Untuk mewujudkan mekanisme pendidikan yang lebih sistematik, pada 1916, Abdulhalim mendirikan sekolah Jam’iyat I’anat al-Mu’allimin. Dalam upaya memperbaiki kualitas sekolah tersebut, Abdulhalim berhubungan dengan sekolah Jamiat Khair dan al-Irsyad di Jakarta. Pada kelas-kelas lanjutan, sekolah ini menggunakan bahasa Arab sebagai bahasa pengantar. Sebagaimana bahasa pengantarnya, sudah barang tentu, kurikulumnya pun lebih disesuaikan dengan kedua sekolah tersebut.

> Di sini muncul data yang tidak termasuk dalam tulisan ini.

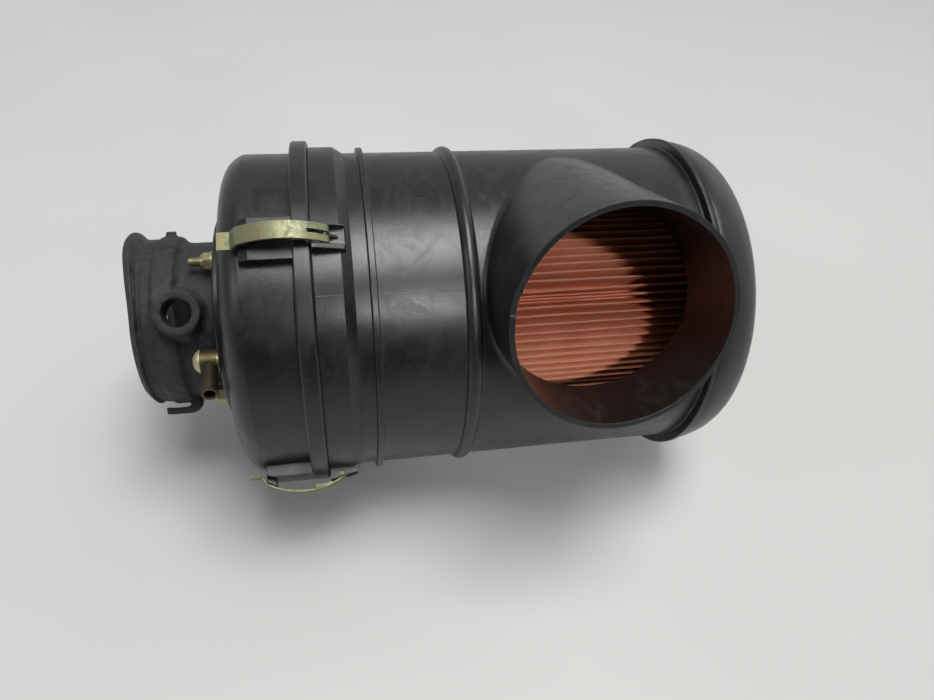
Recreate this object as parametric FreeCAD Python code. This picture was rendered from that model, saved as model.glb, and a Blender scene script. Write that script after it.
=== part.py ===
"""Dry-type intake air cleaner: horizontal canister, latched cover, pleated element.

Frame: +X along the canister's axis from the outlet neck to the closed end, +Z up as the
canister lies on its rims, -Y towards the side that the inlet port faces.  The origin is
on the axis, in the middle of the seat for a mounting band.  Millimetres and degrees.

Angles around the axis are counted from -Y (0) over +Z (90) to +Y (180).
A feature is built at the top of the canister, where its radial direction is +Z and its
tangential direction is Y, and is then turned to its own angle.
"""
import FreeCAD, Part
import math
import os

V = FreeCAD.Vector
ORIGIN = V(0, 0, 0)
AXIS_X = V(1, 0, 0)
AXIS_Y = V(0, 1, 0)
AXIS_Z = V(0, 0, 1)
RUN_GAP = 0.35            # clearance between pieces that move past each other

# --- housing -------------------------------------------------------------------------
BODY_R = 105.0            # outside of the plain wall
WALL = 3.0
BORE_R = BODY_R - WALL
JOINT_X = -58.5           # where the cover's rim meets the body
SPIGOT_LENGTH = 8.0       # the body wall reaches this far into the cover's rim
COLLAR_R = 109.0          # thick band beside the joint, which carries the keepers
COLLAR_END_X = -43.0
COLLAR_CHAMFER = 6.0
RIB_R = 108.4             # thin stiffening rib
RIB_X = (-28.5, -24.3)
BEAD_R = 108.3            # rounded stiffening bead
BEAD_X = (24.5, 33.5)
RIM_R = 113.0             # cover's rim
FLANGE_R = 111.1          # narrow ring at the closed end
FLANGE_LEFT_X = 177.8
FLANGE_X = 181.4          # weld face between the body and the end dome
DOME_END_X = 221.0
DOME_START_R = 109.0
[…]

Karena barbagai alasan, kemudian organisasi tersebut diganti menjadi Persyarikatan Ulama. Dengan bantuan H.O.S. Tjokraminoto, pada tahun 1917, Persyarikatan Ulama diakui sah secara hukum oleh pemerintah. Tujuh tahun kemudian, organisasi ini telah berhasil meluaskan wilayah operasionalnya ke seluruh Jawa dan Madura, bahkan, 13 tahun setelah itu, ke seluruh Indonesia. Sungguhpun demikian, sesungguhnya organisasi ini tidak bertaraf nasional.
Dalam kongres Persyarikatan Ulama di Majalengka 1932, Abdulhalim mengusulkan untuk mendirikan lembaga yang mampu memberikan kemampuan ekstra bagi para anak-didiknya, keterampilan ataupun keahlian. Usul Abdulhalim didasarkan pada pertimbangan bahwa para lulusan sekolahnya tidak harus tergantung kepada lapangan kerja yang disediakan pemerintah, tetapi lebih diorientasikan kepada sector-sektor swasta ataupun wirausaha lainnya. Dengan demikian para anak-didiknya akan lebih bersifat mandiri.

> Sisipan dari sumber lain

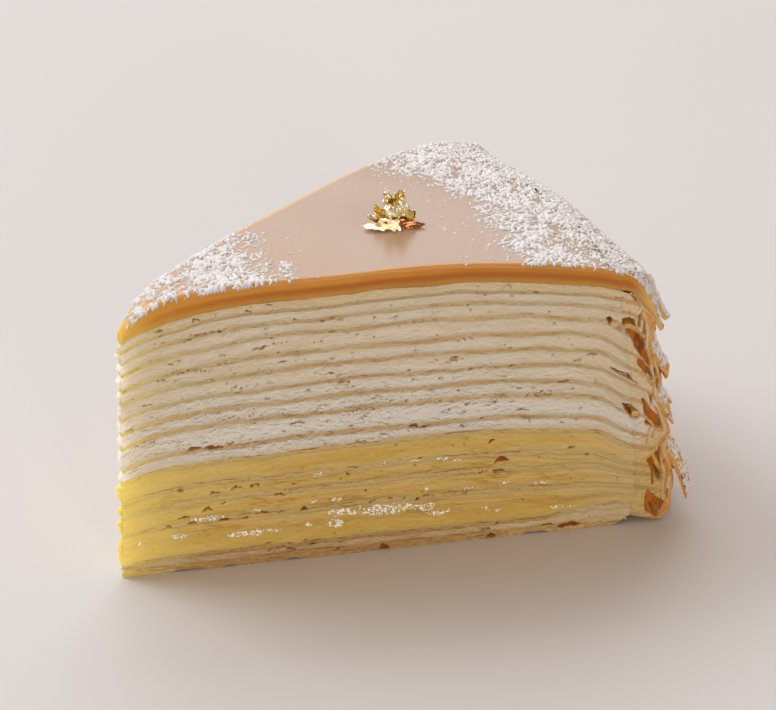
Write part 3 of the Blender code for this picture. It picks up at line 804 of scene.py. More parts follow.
def mixed(factor, one, other):
    """One colour, turning into the other where the factor rises to 1."""
    pair = {
        number: colour if isinstance(colour, Field) else (*colour[:3], 1.0)
        for number, colour in ((6, one), (7, other))
    }
    return add(tree_of(factor), "Mix", {0: factor, **pair}, data_type="RGBA", blend_type="MIX")[2]


def scaled(vector, x, y, z):
    """A vector with each of its parts multiplied."""
    return add(tree_of(vector), "VectorMath", {0: vector, 1: (x, y, z)}, operation="MULTIPLY")[0]


def moved(vector, x, y):
    return add(tree_of(vector), "VectorMath", {0: vector, 1: (x, y, 0.0)}, operation="ADD")[0]


def parts_of(vector):
    """The three parts of a vector."""
    split = add(tree_of(vector), "SeparateXYZ", {0: vector})
    return [split[axis] for axis in range(3)]


def noise_of(vector, scale, detail=2.0, roughness=0.5, distortion=0.0):
    inputs = {"Scale": scale, "Detail": detail, "Roughness": roughness, "Distortion": distortion}
    return add(tree_of(vector), "TexNoise", {"Vector": vector, **inputs})["Fac"]


def place_in_mm(tree):
    return scaled(add(tree, "NewGeometry")["Position"], 1000.0, 1000.0, 1000.0)


def new_group(name, inputs, outputs):
    """An empty node group. An input is a number with a default, or a vector where that is None."""
    tree = bpy.data.node_groups.new(name, "ShaderNodeTree")
    for label, default in inputs.items():
        kind = "NodeSocketVector" if default is None else "NodeSocketFloat"
        socket = tree.interface.new_socket(label, in_out="INPUT", socket_type=kind)
        if default is not None:
            socket.default_value = default
    for label in outputs:
        tree.interface.new_socket(label, in_out="OUTPUT", socket_type="NodeSocketFloat")
    return tree, Outputs(tree.nodes.new("NodeGroupInput")), tree.nodes.new("NodeGroupOutput").inputs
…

Dasar pemikiran Abdulhalim ini dilatarbelakangi oleh pengamatannya tentang ketergantungan sekolah-sekolah pemerintah terhadap sektor-sektor kerja kepemerintahan. Begitupun kelulusan para lulusan madrasah yang cenderung hanya menjadi guru agama ataupun kembali ke pekerjaan sebagaimana yang dilakukan orangtuanya, bertani dan berdagang. Usul Abdulhalim ini, kemudian dapat diterima kongres. Akhirnya, didirikanlah lembaga Santi Asrama.

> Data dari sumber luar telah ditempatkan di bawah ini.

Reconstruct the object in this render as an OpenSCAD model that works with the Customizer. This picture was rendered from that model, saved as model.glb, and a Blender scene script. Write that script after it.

Berbeda dari tokoh pembaharu pada umumnya, Abdulhalim lebih menunjukkan paranan penengahnya di antara dua ekstrim pemahaman keagamaan, kalangan tradisional dan modernis. Ia tidak mengecam kalangan tradisional, ataupun kalangan mana saja yang tidak sepaham dengannya. Begitupun, ia tidak menonjolkan sikap modernisnya. Dalam ceramah-ceramahnya, ia lebih banyak menekankan aspek etika dalam mengupayakan perbaikan masyarakat ketimbang kritik-kritik pemikiran. Atas dasar ini, dalam mengembangkan ajaran agama, Abdulhalim sangat toleran, begitupun ia sangat moderat dalam mengemukakan ide-idenya. Selain toleran dan moderat, dalam sikap keberagamaannya, Abdulhalim terkenal sangat menjunjung tinggi perdamaian. Ia selalu menghindari segala pertikaian, apapun bentuknya. Karena menurutnya, pertikaian akan menimbulkan perpecahan di kalangan umat.
Setelah berjuang mengembangkan pembaharuan di masyarakat Majalengka sejak 1911, Abdulhalim wafat pada tahun 1962 M atau 1382 H.[]

Sumber: Prof. DR. H. Harun Nasution. Ensiklopedi Islam Indonesia, Penerbit Djambatan, Jakarta, 1992, hal: 8-10.